Maloney also bought Eric a shed for the food cart. It now sits in a nearby lot at Earle W. Noyes & Sons Moving Specialists — the moving company readily agreed to provide Eric with the overnight storage site for free.

Then there’s the Portland Kiwanis Club, which covered a substantial chunk of Eric’s $7,000 in startup money. (Another chunk came via a grant from the Maine Small Business Development Center.)

In return, Eric agreed to let the Kiwanis Club use the cart several times each year at various club events. And oh yes, Eric joined Kiwanis.

That connection led Eric to fellow Kiwanian Glenn Johnson, owner of Johnson & Co. CPAs in Scarborough. Johnson handles all of the books for Eric’s Pizza Express at no charge — at least for now.
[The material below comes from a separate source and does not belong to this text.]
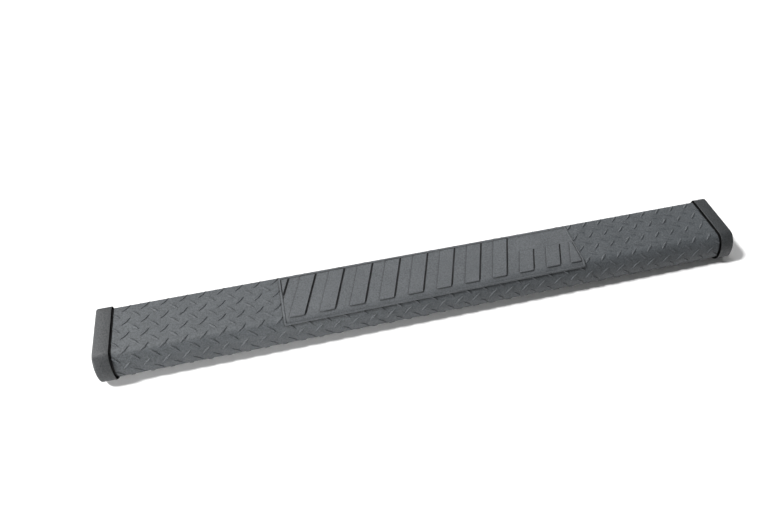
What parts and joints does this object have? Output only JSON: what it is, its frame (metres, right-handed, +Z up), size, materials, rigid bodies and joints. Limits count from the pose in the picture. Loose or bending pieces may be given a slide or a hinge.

“My end goal is to try to teach Eric how to do his books by himself using the accounting software on our computers,” Johnson said this week. “I think it’s doable.”

Finally, we have the competition.

For the past 27 years, Mark Gatti has operated Mark’s Hot Dogs in Tommy’s Park in the Old Port.

When he heard about Eric’s plan, Gatti invited the young upstart to come by and learn about the ins and outs of the food-cart business. He even stepped back and let Eric try his hand at selling hot dogs to long lines of hungry lunch-hour customers.

“He’s a sweet kid,” Gatti said. “With help, at least in the short term, he should be very successful.’ Not that it will be easy. Each morning and afternoon, Eric and Abbey, his coach, hook a hand-held tow bar to the pizza cart, take up their positions in the front and back and slowly roll it the quarter-mile to and from its storage unit.

“The hard part is, it’s hard to turn on corners, so you have to be real careful what you’re doing,” Eric said. “But you put (the tow bar) under the cart, lock it up and it works. It takes you anywhere!”

The bottom line can be equally daunting. A few days ago, Eric panicked after sitting down with Barrasso to see how Eric’s Pizza Express did in its opening week.

“He thought he’d only made $20,” Barrasso said with a chuckle. “But it turned out he made himself $410 for the first week. He was thrilled.”

He’s far from the only one.

“He smiles on the world,” said Gatti, the hot dog salesman. “And the world smiles back.”